### Description of the task
Copy each line below in which the word "from" occurs.

● ● ●

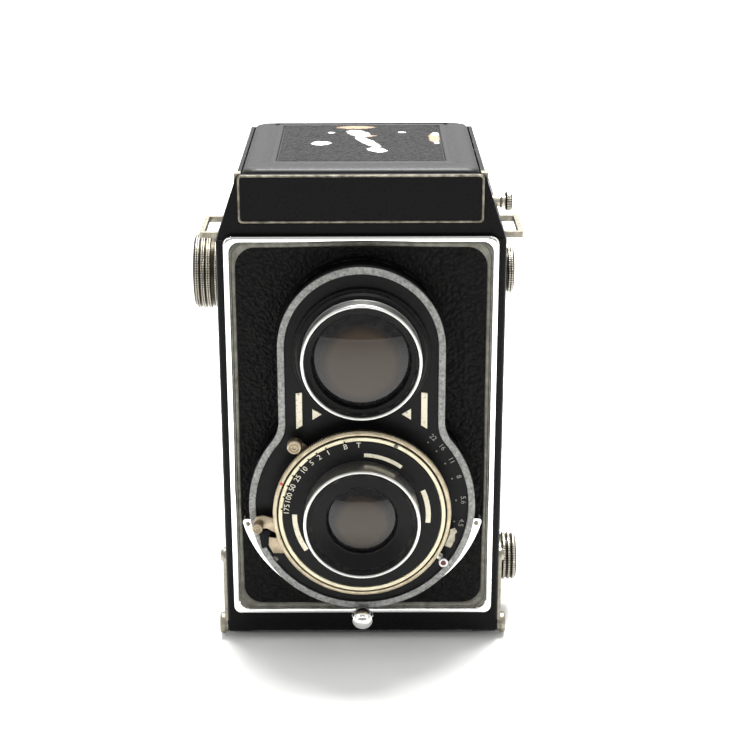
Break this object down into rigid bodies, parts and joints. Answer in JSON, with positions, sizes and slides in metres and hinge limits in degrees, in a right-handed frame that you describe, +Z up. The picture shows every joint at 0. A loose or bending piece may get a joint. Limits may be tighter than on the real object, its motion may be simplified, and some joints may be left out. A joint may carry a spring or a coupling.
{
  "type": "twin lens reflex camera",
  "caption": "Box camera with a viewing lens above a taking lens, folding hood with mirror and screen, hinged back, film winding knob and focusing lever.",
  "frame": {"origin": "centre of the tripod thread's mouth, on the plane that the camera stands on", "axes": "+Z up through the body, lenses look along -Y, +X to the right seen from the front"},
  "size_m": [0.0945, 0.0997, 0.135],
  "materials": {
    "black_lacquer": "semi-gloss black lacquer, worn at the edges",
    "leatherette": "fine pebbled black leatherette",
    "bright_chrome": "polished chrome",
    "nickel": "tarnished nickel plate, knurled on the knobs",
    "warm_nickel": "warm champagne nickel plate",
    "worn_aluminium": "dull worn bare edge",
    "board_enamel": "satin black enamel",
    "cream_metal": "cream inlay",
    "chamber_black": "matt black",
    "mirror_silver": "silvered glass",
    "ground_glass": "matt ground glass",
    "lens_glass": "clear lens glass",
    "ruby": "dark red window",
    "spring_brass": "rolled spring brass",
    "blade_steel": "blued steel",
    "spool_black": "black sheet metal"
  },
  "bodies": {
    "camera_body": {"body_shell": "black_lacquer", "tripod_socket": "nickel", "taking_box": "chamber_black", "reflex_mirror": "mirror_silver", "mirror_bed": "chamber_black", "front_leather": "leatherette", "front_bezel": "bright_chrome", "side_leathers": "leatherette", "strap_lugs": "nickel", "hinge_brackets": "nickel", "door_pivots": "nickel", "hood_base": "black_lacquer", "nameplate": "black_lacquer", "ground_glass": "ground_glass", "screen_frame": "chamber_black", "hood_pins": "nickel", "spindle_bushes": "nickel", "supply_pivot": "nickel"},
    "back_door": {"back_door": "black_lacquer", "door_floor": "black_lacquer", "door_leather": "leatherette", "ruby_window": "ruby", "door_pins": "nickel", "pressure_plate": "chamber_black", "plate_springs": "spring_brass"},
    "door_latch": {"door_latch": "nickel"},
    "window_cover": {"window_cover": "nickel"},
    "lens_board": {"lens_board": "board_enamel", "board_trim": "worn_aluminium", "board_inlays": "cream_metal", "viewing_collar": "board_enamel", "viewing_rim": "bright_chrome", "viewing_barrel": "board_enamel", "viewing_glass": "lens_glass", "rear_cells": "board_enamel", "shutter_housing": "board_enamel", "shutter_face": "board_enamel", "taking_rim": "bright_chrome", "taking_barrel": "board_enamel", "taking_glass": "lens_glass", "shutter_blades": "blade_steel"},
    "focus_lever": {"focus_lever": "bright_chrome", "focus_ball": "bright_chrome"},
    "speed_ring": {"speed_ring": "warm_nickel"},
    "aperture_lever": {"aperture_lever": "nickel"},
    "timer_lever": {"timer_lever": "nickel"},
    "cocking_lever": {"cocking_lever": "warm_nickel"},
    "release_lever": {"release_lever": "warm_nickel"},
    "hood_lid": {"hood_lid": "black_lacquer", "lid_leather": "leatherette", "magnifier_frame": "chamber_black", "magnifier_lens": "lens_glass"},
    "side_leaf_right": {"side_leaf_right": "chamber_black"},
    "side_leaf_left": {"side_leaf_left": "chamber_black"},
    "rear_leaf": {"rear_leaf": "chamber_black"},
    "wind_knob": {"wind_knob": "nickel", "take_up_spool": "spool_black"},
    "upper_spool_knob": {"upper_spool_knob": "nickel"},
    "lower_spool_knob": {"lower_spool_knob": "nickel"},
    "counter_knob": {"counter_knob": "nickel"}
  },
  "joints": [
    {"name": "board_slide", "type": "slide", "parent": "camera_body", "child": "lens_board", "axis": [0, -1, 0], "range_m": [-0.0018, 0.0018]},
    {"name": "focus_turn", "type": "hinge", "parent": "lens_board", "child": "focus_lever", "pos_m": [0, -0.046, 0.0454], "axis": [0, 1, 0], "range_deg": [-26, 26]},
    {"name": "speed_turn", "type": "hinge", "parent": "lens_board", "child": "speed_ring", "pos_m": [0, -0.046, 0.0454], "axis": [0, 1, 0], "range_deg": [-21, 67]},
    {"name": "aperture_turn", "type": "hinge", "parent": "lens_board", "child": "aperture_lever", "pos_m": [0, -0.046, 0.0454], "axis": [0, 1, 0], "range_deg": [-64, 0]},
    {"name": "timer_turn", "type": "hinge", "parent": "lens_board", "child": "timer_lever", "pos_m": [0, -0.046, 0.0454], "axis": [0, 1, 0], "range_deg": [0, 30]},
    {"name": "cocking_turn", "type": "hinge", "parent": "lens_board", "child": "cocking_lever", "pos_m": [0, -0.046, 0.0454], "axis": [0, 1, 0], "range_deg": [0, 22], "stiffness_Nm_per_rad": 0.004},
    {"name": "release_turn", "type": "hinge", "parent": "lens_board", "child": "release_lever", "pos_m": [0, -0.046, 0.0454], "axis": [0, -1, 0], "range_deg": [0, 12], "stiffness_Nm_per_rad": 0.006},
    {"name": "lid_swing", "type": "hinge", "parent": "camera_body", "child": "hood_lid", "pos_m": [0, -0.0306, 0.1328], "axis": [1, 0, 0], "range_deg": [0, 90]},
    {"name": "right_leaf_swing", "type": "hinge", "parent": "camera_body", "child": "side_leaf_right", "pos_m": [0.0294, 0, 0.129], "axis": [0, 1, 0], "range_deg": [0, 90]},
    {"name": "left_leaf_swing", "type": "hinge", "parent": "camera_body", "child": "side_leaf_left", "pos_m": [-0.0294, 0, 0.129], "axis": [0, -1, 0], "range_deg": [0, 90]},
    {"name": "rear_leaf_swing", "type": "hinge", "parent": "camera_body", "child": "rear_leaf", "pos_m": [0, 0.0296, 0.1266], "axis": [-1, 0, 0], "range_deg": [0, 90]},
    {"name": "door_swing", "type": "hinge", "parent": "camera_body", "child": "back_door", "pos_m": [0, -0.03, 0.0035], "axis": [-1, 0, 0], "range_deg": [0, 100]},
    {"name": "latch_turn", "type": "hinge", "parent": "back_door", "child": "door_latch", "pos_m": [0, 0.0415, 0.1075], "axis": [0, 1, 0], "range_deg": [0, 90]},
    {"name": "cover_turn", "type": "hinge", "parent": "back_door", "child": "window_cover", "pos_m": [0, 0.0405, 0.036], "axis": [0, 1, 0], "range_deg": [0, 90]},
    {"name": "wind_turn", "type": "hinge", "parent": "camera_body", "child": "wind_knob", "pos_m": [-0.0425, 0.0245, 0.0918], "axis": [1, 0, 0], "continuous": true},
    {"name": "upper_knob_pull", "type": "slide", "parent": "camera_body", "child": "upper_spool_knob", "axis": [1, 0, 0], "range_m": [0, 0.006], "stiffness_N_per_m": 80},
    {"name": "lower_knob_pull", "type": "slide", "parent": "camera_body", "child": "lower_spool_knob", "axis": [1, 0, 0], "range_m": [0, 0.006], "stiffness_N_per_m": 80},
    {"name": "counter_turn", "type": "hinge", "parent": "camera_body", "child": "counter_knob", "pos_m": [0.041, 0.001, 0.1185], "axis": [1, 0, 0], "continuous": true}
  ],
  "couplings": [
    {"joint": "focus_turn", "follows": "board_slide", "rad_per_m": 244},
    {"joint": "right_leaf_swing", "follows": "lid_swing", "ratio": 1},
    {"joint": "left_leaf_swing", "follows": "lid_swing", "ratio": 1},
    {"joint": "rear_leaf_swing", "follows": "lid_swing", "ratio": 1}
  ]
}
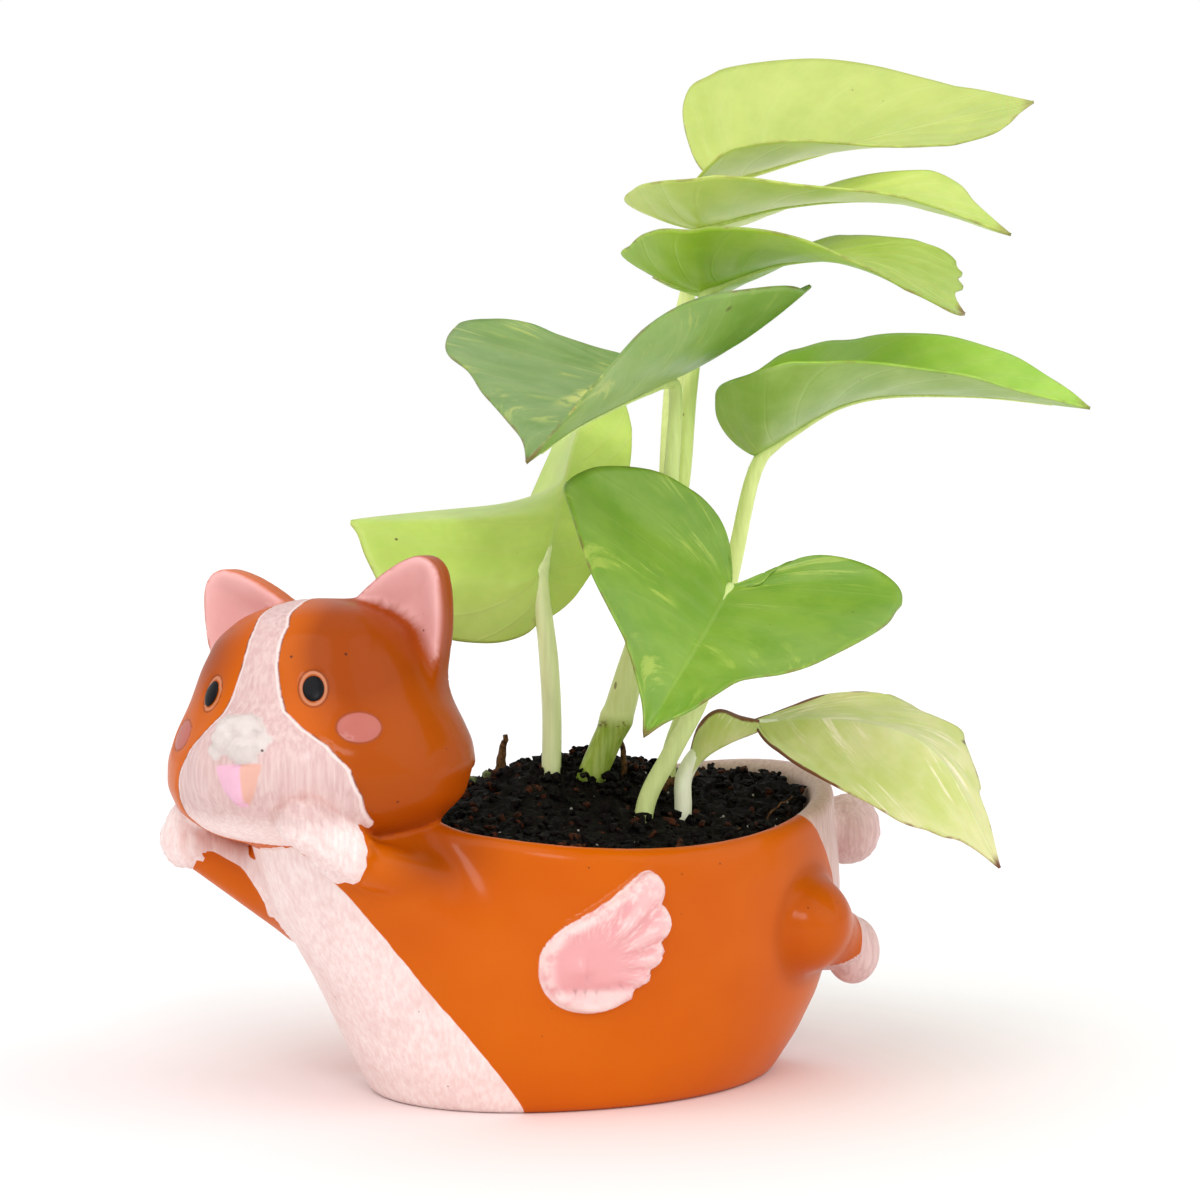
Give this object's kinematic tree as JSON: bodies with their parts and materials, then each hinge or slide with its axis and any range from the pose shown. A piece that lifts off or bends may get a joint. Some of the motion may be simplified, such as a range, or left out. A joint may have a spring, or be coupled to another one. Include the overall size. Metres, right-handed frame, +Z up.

● ● ●

### Finished task
  "frame": {"origin": "centre of the tripod thread's mouth, on the plane that the camera stands on", "axes": "+Z up through the body, lenses look along -Y, +X to the right seen from the front"},
Give this object's kinematic tree as JSON: bodies with their parts and materials, then each hinge or slide with its axis and any range from the pose shown. A piece that lifts off or bends may get a joint. Some of the motion may be simplified, such as a range, or left out. A joint may have a spring, or be coupled to another one. Include the overall size. Metres, right-handed frame, +Z up.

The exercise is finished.